DATASET SECTION
=-=-=-=-=
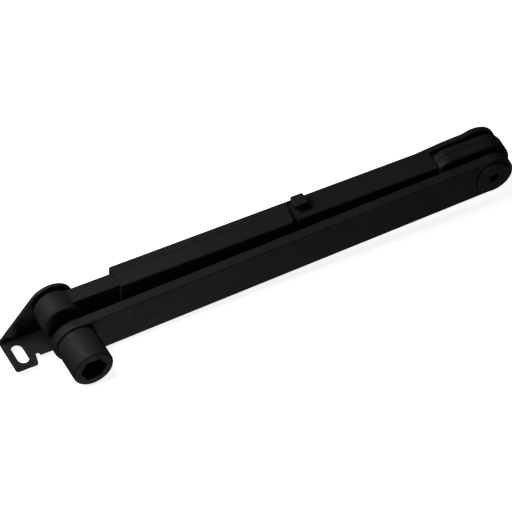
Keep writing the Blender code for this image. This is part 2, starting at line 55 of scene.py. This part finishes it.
# How bright the floor glows, and the ambient light's strength and colour. The strength
# goes from below to above between two heights of the direction looked in.
FLOOR_SIZE = 8.0
FLOOR_GLOW = 0.95
AMBIENT_BELOW = 0.06
AMBIENT_ABOVE = 0.075
AMBIENT_FROM = -0.3
AMBIENT_TO = 0.8
AMBIENT_COLOUR = (0.97, 0.985, 1.0, 1.0)

# Points closer than this are one. Edges that meet at more than this angle stay crisp.
# The weight lets large flat faces lead the normals of their rims.
WELD_DISTANCE = 1e-6
CRISP_ANGLE = math.radians(32)
FLAT_WEIGHT = 80

# Edges lightened partly as worn coat and partly as a painted highlight: samples of the
# bevel, and the cosines of the turn where the lightening starts and ends
BEVEL_SAMPLES = 4
WEAR_AND_SHEEN_STARTS = 0.995
WEAR_AND_SHEEN_FULL = 0.86

COAT_NODES = (
    "main_arm",
    "drive_hub",
    "elbow_plate_front",
    "elbow_plate_rear",
    "elbow_bolt",
    "elbow_nut",
    "outer_channel",
    "slide_bar",
    "frame_bracket",
    "bracket_pin",
)
PLASTIC_NODES = ("slide_cover", "release_button")
NYLON_NODES = ("elbow_thrust_washer", "bracket_washer")
STEEL_NODES = (
    "elbow_bush",
    "elbow_spacer",
    "elbow_disc_spring",
    "elbow_washer",
    "arm_rivet_1",
    "arm_rivet_2",
    "knuckle_bush",
    "bracket_pin_collar",
    "button_retainer",
)

# The button's spring: its wire and its rounding, and its turns with the steps in each
SPRING_WIRE_R = 0.22 * MM
SPRING_WIRE_ROUNDING = 3
SPRING_TURNS = 3
SPRING_STEPS = 24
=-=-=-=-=
SET PROBLEM
Output the whole listing above again, word for word.

CORRECT RESULT
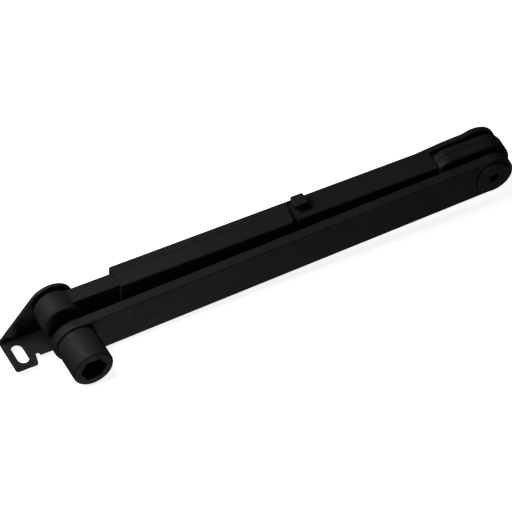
Keep writing the Blender code for this image. This is part 2, starting at line 55 of scene.py. This part finishes it.
# How bright the floor glows, and the ambient light's strength and colour. The strength
# goes from below to above between two heights of the direction looked in.
FLOOR_SIZE = 8.0
FLOOR_GLOW = 0.95
AMBIENT_BELOW = 0.06
AMBIENT_ABOVE = 0.075
AMBIENT_FROM = -0.3
AMBIENT_TO = 0.8
AMBIENT_COLOUR = (0.97, 0.985, 1.0, 1.0)

# Points closer than this are one. Edges that meet at more than this angle stay crisp.
# The weight lets large flat faces lead the normals of their rims.
WELD_DISTANCE = 1e-6
CRISP_ANGLE = math.radians(32)
FLAT_WEIGHT = 80

# Edges lightened partly as worn coat and partly as a painted highlight: samples of the
# bevel, and the cosines of the turn where the lightening starts and ends
BEVEL_SAMPLES = 4
WEAR_AND_SHEEN_STARTS = 0.995
WEAR_AND_SHEEN_FULL = 0.86

COAT_NODES = (
    "main_arm",
    "drive_hub",
    "elbow_plate_front",
    "elbow_plate_rear",
    "elbow_bolt",
    "elbow_nut",
    "outer_channel",
    "slide_bar",
    "frame_bracket",
    "bracket_pin",
)
PLASTIC_NODES = ("slide_cover", "release_button")
NYLON_NODES = ("elbow_thrust_washer", "bracket_washer")
STEEL_NODES = (
    "elbow_bush",
    "elbow_spacer",
    "elbow_disc_spring",
    "elbow_washer",
    "arm_rivet_1",
    "arm_rivet_2",
    "knuckle_bush",
    "bracket_pin_collar",
    "button_retainer",
)

# The button's spring: its wire and its rounding, and its turns with the steps in each
SPRING_WIRE_R = 0.22 * MM
SPRING_WIRE_ROUNDING = 3
SPRING_TURNS = 3
SPRING_STEPS = 24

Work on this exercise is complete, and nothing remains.